Since 2013, Layla Khaled, member of the PFLP’s politburo, whose aptitude for hijacking airplanes propelled her to the position, said she “supports the people’s demand for freedom and democracy” but that “what happened in Syria was different to what happened in all the other countries.” While she acknowledged that the regime made mistakes, in the beginning, she immediately pointed to “the plan to end Syria, not the regime - as they did in Iraq but with local tools.” She added, with hair-raising melodrama: “When Syria is targeted with this unjustified assault aimed at ending its role and it as a people and country, then yes, we are with Syria and against all terrorism coming from abroad and intends to eradicate our camps.” Of course, the Yarmouk Camp must have slipped her mind.

As for the eternal relic Nayef Hawatmeh, last year, he dispatched a telegram to the Syrian president congratulating him on his “reelection” to a fourth term, affirming that “the Palestinian people stand alongside the Syrian Arab people in their path to reclaim the unity of their country, every inch of it, and the unity of its official institutions, preserve the unity of its military and counter all schemes and plans targeting Syria’s sovereignty, independence and regional role.”

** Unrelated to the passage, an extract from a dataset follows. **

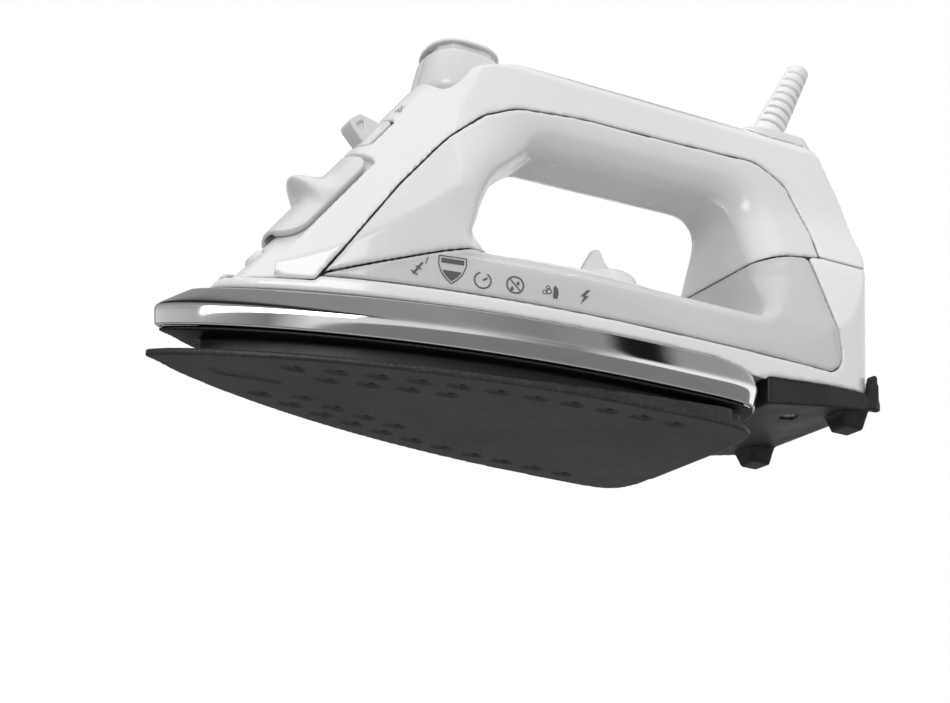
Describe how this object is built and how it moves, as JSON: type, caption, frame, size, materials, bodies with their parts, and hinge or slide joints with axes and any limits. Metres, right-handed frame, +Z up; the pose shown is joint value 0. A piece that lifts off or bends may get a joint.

Other Palestinian organizations such as As-Saiqa-General Command and the Popular Struggle Front must not be overlooked. It is true that they are “chump change,” as they say, and they may have been created by the Assads, father and son, who breathed life into the clay that they had been, animating them into bodies with names. Despite this, or because of it, these factions, as it turned out, proved to deserve their place as the vanguards in dictating the policies of the Palestinian cause and Palestinian liberation. They are like religious references to be followed and emulated.